The bull case: Eaton just closed $11 billion in acquisitions in a single quarter, including the $9.55 billion Boyd Thermal deal for data-center liquid cooling. CEO Paulo Ruiz framed it bluntly: “In Electrical Americas, we achieved strong organic growth while advancing significant capacity expansion investments to meet demand.” Free cash flow rose 245% year-over-year to $314 million, and the quarterly dividend was raised to $1.10. Analysts carry an average target of $455.39, with 22 buy or strong-buy ratings against 6 holds.
The risk: The M&A binge tripled net interest expense to $106 million from $33 million and pulled GAAP EPS down. The pending Mobility spin-off, targeted for Q1 2027, adds execution risk.
Caterpillar (NYSE: CAT)
Caterpillar (NYSE:CAT) is the prime-power story. The stock trades at $1,066.37 and has run 81% year-to-date and 171% over the past year, an extraordinary move for a $491 billion industrial.
The signal: Power Generation revenue hit $2.82 billion in Q1 2026, up 41% year-over-year, driven by large reciprocating engines and turbines for data-center applications. That follows 44% growth in Q4 2025. The broader Power & Energy segment posted 22% growth to $7.03 billion.
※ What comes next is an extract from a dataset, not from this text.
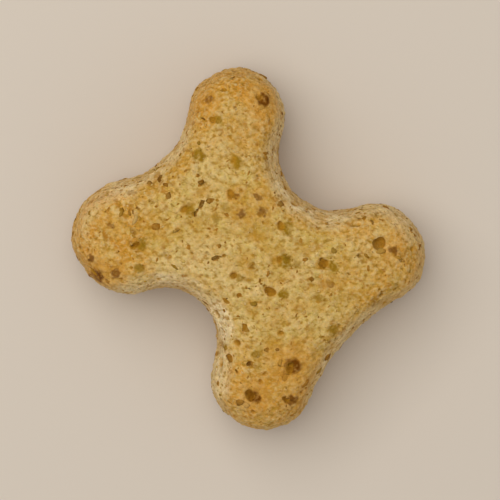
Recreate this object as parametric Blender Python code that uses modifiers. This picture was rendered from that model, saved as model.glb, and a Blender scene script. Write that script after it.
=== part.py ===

Total Q1 EPS of $5.54 crushed the $4.64 consensus, and management called out a record backlog.
The bull case: CEO Joe Creed described “Solid sales and revenues growth, combined with robust order activity” with a record backlog as the foundation. Caterpillar deployed about $5.0 billion in buybacks and $0.7 billion in dividends in Q1 alone, and just declared a raised quarterly dividend of $1.63, ex-date July 20. Sell-side target sits at $951.02, below the current price, suggesting analysts are catching up to the move rather than calling a top.
The risk: Tariff-driven manufacturing costs are a real drag. Resource Industries segment profit fell 39% year-over-year with 7 points of margin compression in Q1, and the full year 2025 absorbed a $1.03 billion Q4 tariff hit. Dealer inventory builds also flatter Q1 numbers and may not sustain if end demand softens.
GE Vernova (NYSE: GEV)
GE Vernova (NYSE:GEV) is the most aggressive grid and gas-turbine play in the group. Shares trade at $1,135.11, up 69% year-to-date and 113% over the past year.
The signal: The Electrification segment booked $2.4 billion in equipment orders for data centers in Q1 alone, more than all of 2025. Segment revenue grew 61% year-over-year to $3.0 billion with a book-to-bill near 2.5. Total orders surged 71% organically to $18.3 billion, and backlog grew $13 billion sequentially.
The bull case: CEO Scott Strazik said “we now expect to reach at least 110 GW of combined gas turbine backlog and slot reservation agreements by year-end 2026 and are raising our 2026 financial guidance.” Guidance now calls for $44.5 to $45.5 billion in revenue, 12% to 14% adjusted EBITDA margin, and $6.5 to $7.5 billion in free cash flow. The 2028 framework targets $56 billion in revenue and a 20% adjusted EBITDA margin. Analyst consensus sits at $1,211.72 with 29 Buy or Strong Buy ratings against seven Holds, and the quarterly dividend was doubled to 50 cents.
The risk: The Wind segment is bleeding cash, with organic revenue down low-double digits and roughly $400 million in EBITDA losses expected in 2026. Q1 GAAP net income was also flattered by a $4.5 billion pre-tax gain from the Prolec deal, so core operating profit looks smaller than the headline.
What to Watch in July
Caterpillar’s ex-dividend date hits July 20, and Q2 earnings from all three names land in late July and early August. The single most important variable: whether data-center order growth holds at Q1’s pace. If Electrical Americas, Power Generation, and Electrification each post another quarter of order acceleration, the AI infrastructure thesis stops being a forecast and starts being a run-rate.